__Source material__
** start **

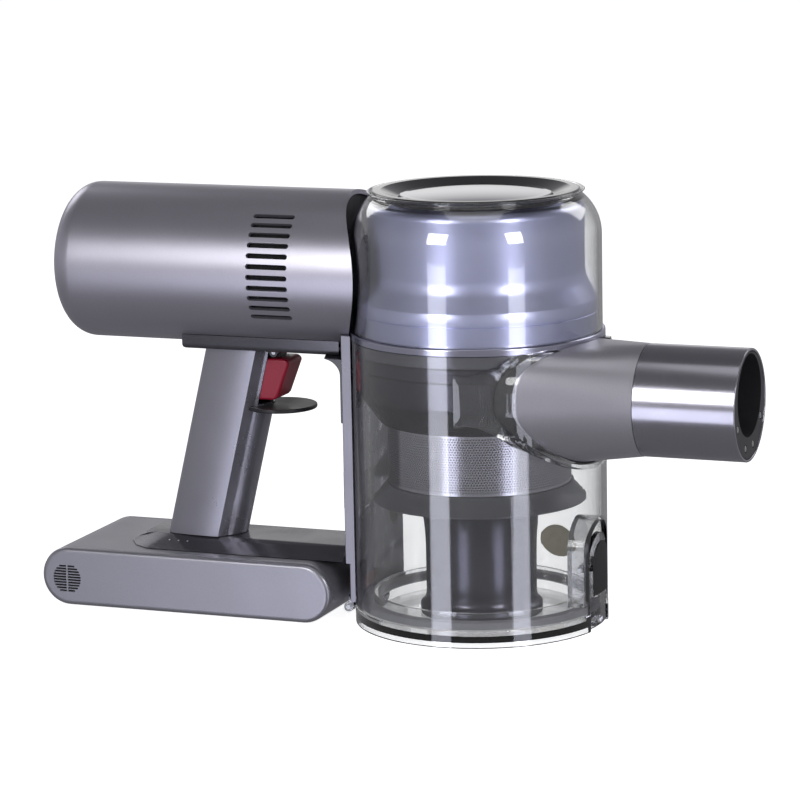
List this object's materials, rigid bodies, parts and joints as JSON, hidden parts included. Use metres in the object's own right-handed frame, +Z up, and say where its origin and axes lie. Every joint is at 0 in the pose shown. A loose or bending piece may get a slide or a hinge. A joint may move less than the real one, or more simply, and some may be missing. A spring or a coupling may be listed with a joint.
{
  "type": "handheld vacuum",
  "caption": "Cordless handheld vacuum: clear cyclone dust cup with a side nozzle, horizontal motor barrel, slanted trigger handle, finger guard and long battery foot.",
  "frame": {"origin": "on the dust cup's vertical axis, at the level of the door's rim and the battery's underside, which is the plane it stands on", "axes": "+X along the nozzle, pointing out of its mouth; +Z up along the cup's axis; -Y the side with the battery grille and status lights"},
  "size_m": [0.3572, 0.1224, 0.2093],
  "materials": {
    "gunmetal": "satin metallic lacquer",
    "battery_paint": "satin metallic lacquer",
    "plated_cover": "satin plated",
    "bright_trim": "polished",
    "clear": "clear gloss",
    "dark_plastic": "satin",
    "gloss_black": "gloss",
    "mirror_disc": "polished",
    "trigger_red": "satin",
    "rubber": "matt",
    "seal_grey": "matt",
    "steel": "brushed",
    "mesh_steel": "perforated",
    "copper": "satin",
    "label_tan": "matt",
    "board_green": "matt",
    "paper": "pleated paper",
    "foam": "open foam",
    "cell_wrap": "shrink film",
    "light": "clear gloss"
  },
  "bodies": {
    "main_frame": {"motor_housing": "gunmetal", "front_bulkhead": "dark_plastic", "intake_gasket": "rubber", "motor_can": "steel", "motor_mount": "rubber", "stator": "copper", "exhaust_filter": "foam", "control_board": "board_green", "top_bar": "gunmetal", "handle_grip": "gunmetal", "finger_guard": "gloss_black", "strut": "gunmetal", "base_rail": "gunmetal", "status_lights": "light", "frame_contacts": "copper", "trigger_pin": "steel", "trigger_spring": "steel", "trigger_switch": "dark_plastic"},
    "rotor": {"rotor_shaft": "steel", "fan_wheel": "dark_plastic"},
    "trigger": {"trigger": "trigger_red", "trigger_arm": "dark_plastic"},
    "cup_release": {"cup_release": "dark_plastic"},
    "cup": {"dust_cup": "clear", "cup_label": "label_tan", "hinge_pin": "steel", "latch_pin": "steel", "latch_spring": "steel", "inlet_duct": "gunmetal", "nozzle_sleeve": "gunmetal", "nozzle_liner": "dark_plastic", "nozzle_contact_1": "steel", "nozzle_contact_2": "steel", "nozzle_contact_3": "steel", "nozzle_contact_4": "steel"},
    "flap": {"inlet_flap": "rubber"},
    "door": {"cup_door": "clear", "door_seal": "seal_grey"},
    "latch": {"latch_lever": "clear", "latch_pad": "rubber"},
    "cyclone": {"cup_ring": "bright_trim", "top_shell": "clear", "metal_cover": "plated_cover", "cyclone_shroud": "dark_plastic", "mesh_screen": "mesh_steel", "shroud_skirt": "dark_plastic", "dust_tube": "dark_plastic", "tube_seal": "rubber", "inner_cone": "dark_plastic"},
    "filter": {"cap_ring": "gloss_black", "cap_disc": "mirror_disc", "pleated_filter": "paper", "filter_seal": "rubber"},
    "battery": {"battery_case": "battery_paint", "battery_side_near": "battery_paint", "battery_side_far": "battery_paint", "battery_grille": "dark_plastic", "battery_cells": "cell_wrap", "battery_board": "board_green"},
    "battery_button": {"battery_button": "dark_plastic"}
  },
  "joints": [
    {"name": "motor_spin", "type": "hinge", "parent": "main_frame", "child": "rotor", "pos_m": [-0.12, 0, 0.1684], "axis": [1, 0, 0], "continuous": true},
    {"name": "trigger_pull", "type": "hinge", "parent": "main_frame", "child": "trigger", "pos_m": [-0.10302, 0, 0.1266], "axis": [0, 1, 0], "range_deg": [0, 7], "stiffness_Nm_per_rad": 0.6, "springref_deg": -14.32},
    {"name": "cup_release_press", "type": "slide", "parent": "main_frame", "child": "cup_release", "axis": [1, 0, 0], "range_m": [0, 0.0022], "stiffness_N_per_m": 600, "springref_m": -0.002},
    {"name": "cup_unhook", "type": "slide", "parent": "main_frame", "child": "cup", "axis": [1, 0, 0], "range_m": [0, 0.09]},
    {"name": "flap_swing", "type": "hinge", "parent": "cup", "child": "flap", "pos_m": [0.0897, -0.0109, 0.13665], "axis": [0, 1, 0], "range_deg": [0, 30]},
    {"name": "door_open", "type": "hinge", "parent": "cup", "child": "door", "pos_m": [-0.0643, 0, 0.0035], "axis": [0, 1, 0], "range_deg": [0, 85]},
    {"name": "latch_press", "type": "hinge", "parent": "cup", "child": "latch", "pos_m": [0.054, 0, 0.03], "axis": [0, -1, 0], "range_deg": [0, 8], "stiffness_Nm_per_rad": 0.3, "springref_deg": -14.32},
    {"name": "cyclone_lift", "type": "slide", "parent": "cup", "child": "cyclone", "axis": [0, 0, 1], "range_m": [0, 0.14]},
    {"name": "filter_lift", "type": "slide", "parent": "cyclone", "child": "filter", "axis": [0, 0, 1], "range_m": [0, 0.065]},
    {"name": "battery_slide", "type": "slide", "parent": "main_frame", "child": "battery", "axis": [-1, 0, 0], "range_m": [0, 0.11]},
    {"name": "battery_button_press", "type": "slide", "parent": "battery", "child": "battery_button", "axis": [1, 0, 0], "range_m": [0, 0.0022], "stiffness_N_per_m": 600, "springref_m": -0.002}
  ]
}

** end **

__Aim of the exercise__
Nothing should be changed: write out all of the data as is.

__Finished exercise__
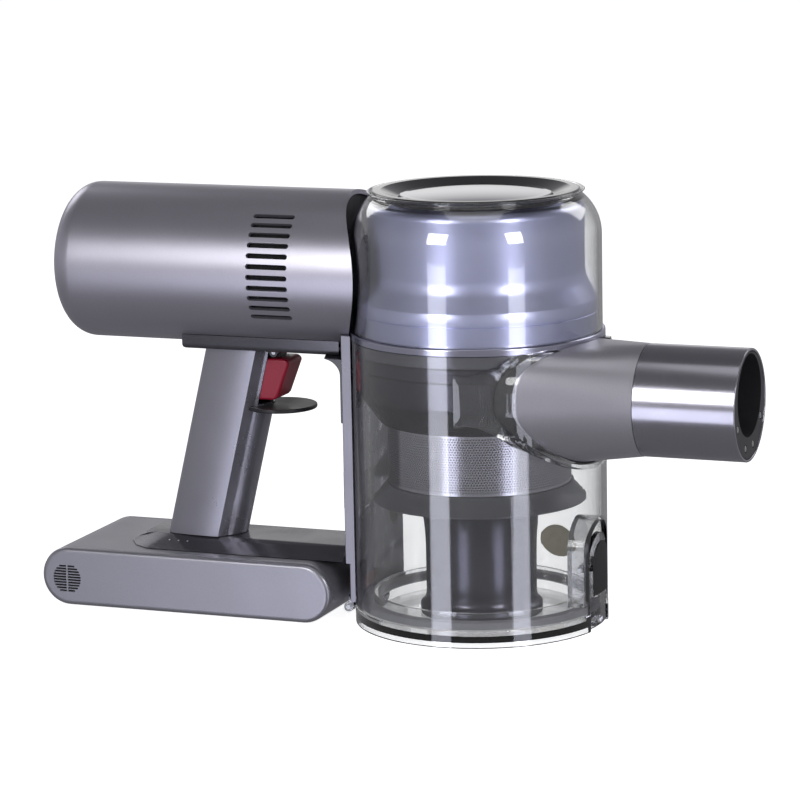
List this object's materials, rigid bodies, parts and joints as JSON, hidden parts included. Use metres in the object's own right-handed frame, +Z up, and say where its origin and axes lie. Every joint is at 0 in the pose shown. A loose or bending piece may get a slide or a hinge. A joint may move less than the real one, or more simply, and some may be missing. A spring or a coupling may be listed with a joint.
{
  "type": "handheld vacuum",
  "caption": "Cordless handheld vacuum: clear cyclone dust cup with a side nozzle, horizontal motor barrel, slanted trigger handle, finger guard and long battery foot.",
  "frame": {"origin": "on the dust cup's vertical axis, at the level of the door's rim and the battery's underside, which is the plane it stands on", "axes": "+X along the nozzle, pointing out of its mouth; +Z up along the cup's axis; -Y the side with the battery grille and status lights"},
  "size_m": [0.3572, 0.1224, 0.2093],
  "materials": {
    "gunmetal": "satin metallic lacquer",
    "battery_paint": "satin metallic lacquer",
    "plated_cover": "satin plated",
    "bright_trim": "polished",
    "clear": "clear gloss",
    "dark_plastic": "satin",
    "gloss_black": "gloss",
    "mirror_disc": "polished",
    "trigger_red": "satin",
    "rubber": "matt",
    "seal_grey": "matt",
    "steel": "brushed",
    "mesh_steel": "perforated",
    "copper": "satin",
    "label_tan": "matt",
    "board_green": "matt",
    "paper": "pleated paper",
    "foam": "open foam",
    "cell_wrap": "shrink film",
    "light": "clear gloss"
  },
  "bodies": {
    "main_frame": {"motor_housing": "gunmetal", "front_bulkhead": "dark_plastic", "intake_gasket": "rubber", "motor_can": "steel", "motor_mount": "rubber", "stator": "copper", "exhaust_filter": "foam", "control_board": "board_green", "top_bar": "gunmetal", "handle_grip": "gunmetal", "finger_guard": "gloss_black", "strut": "gunmetal", "base_rail": "gunmetal", "status_lights": "light", "frame_contacts": "copper", "trigger_pin": "steel", "trigger_spring": "steel", "trigger_switch": "dark_plastic"},
    "rotor": {"rotor_shaft": "steel", "fan_wheel": "dark_plastic"},
    "trigger": {"trigger": "trigger_red", "trigger_arm": "dark_plastic"},
    "cup_release": {"cup_release": "dark_plastic"},
    "cup": {"dust_cup": "clear", "cup_label": "label_tan", "hinge_pin": "steel", "latch_pin": "steel", "latch_spring": "steel", "inlet_duct": "gunmetal", "nozzle_sleeve": "gunmetal", "nozzle_liner": "dark_plastic", "nozzle_contact_1": "steel", "nozzle_contact_2": "steel", "nozzle_contact_3": "steel", "nozzle_contact_4": "steel"},
    "flap": {"inlet_flap": "rubber"},
    "door": {"cup_door": "clear", "door_seal": "seal_grey"},
    "latch": {"latch_lever": "clear", "latch_pad": "rubber"},
    "cyclone": {"cup_ring": "bright_trim", "top_shell": "clear", "metal_cover": "plated_cover", "cyclone_shroud": "dark_plastic", "mesh_screen": "mesh_steel", "shroud_skirt": "dark_plastic", "dust_tube": "dark_plastic", "tube_seal": "rubber", "inner_cone": "dark_plastic"},
    "filter": {"cap_ring": "gloss_black", "cap_disc": "mirror_disc", "pleated_filter": "paper", "filter_seal": "rubber"},
    "battery": {"battery_case": "battery_paint", "battery_side_near": "battery_paint", "battery_side_far": "battery_paint", "battery_grille": "dark_plastic", "battery_cells": "cell_wrap", "battery_board": "board_green"},
    "battery_button": {"battery_button": "dark_plastic"}
  },
  "joints": [
    {"name": "motor_spin", "type": "hinge", "parent": "main_frame", "child": "rotor", "pos_m": [-0.12, 0, 0.1684], "axis": [1, 0, 0], "continuous": true},
    {"name": "trigger_pull", "type": "hinge", "parent": "main_frame", "child": "trigger", "pos_m": [-0.10302, 0, 0.1266], "axis": [0, 1, 0], "range_deg": [0, 7], "stiffness_Nm_per_rad": 0.6, "springref_deg": -14.32},
    {"name": "cup_release_press", "type": "slide", "parent": "main_frame", "child": "cup_release", "axis": [1, 0, 0], "range_m": [0, 0.0022], "stiffness_N_per_m": 600, "springref_m": -0.002},
    {"name": "cup_unhook", "type": "slide", "parent": "main_frame", "child": "cup", "axis": [1, 0, 0], "range_m": [0, 0.09]},
    {"name": "flap_swing", "type": "hinge", "parent": "cup", "child": "flap", "pos_m": [0.0897, -0.0109, 0.13665], "axis": [0, 1, 0], "range_deg": [0, 30]},
    {"name": "door_open", "type": "hinge", "parent": "cup", "child": "door", "pos_m": [-0.0643, 0, 0.0035], "axis": [0, 1, 0], "range_deg": [0, 85]},
    {"name": "latch_press", "type": "hinge", "parent": "cup", "child": "latch", "pos_m": [0.054, 0, 0.03], "axis": [0, -1, 0], "range_deg": [0, 8], "stiffness_Nm_per_rad": 0.3, "springref_deg": -14.32},
    {"name": "cyclone_lift", "type": "slide", "parent": "cup", "child": "cyclone", "axis": [0, 0, 1], "range_m": [0, 0.14]},
    {"name": "filter_lift", "type": "slide", "parent": "cyclone", "child": "filter", "axis": [0, 0, 1], "range_m": [0, 0.065]},
    {"name": "battery_slide", "type": "slide", "parent": "main_frame", "child": "battery", "axis": [-1, 0, 0], "range_m": [0, 0.11]},
    {"name": "battery_button_press", "type": "slide", "parent": "battery", "child": "battery_button", "axis": [1, 0, 0], "range_m": [0, 0.0022], "stiffness_N_per_m": 600, "springref_m": -0.002}
  ]
}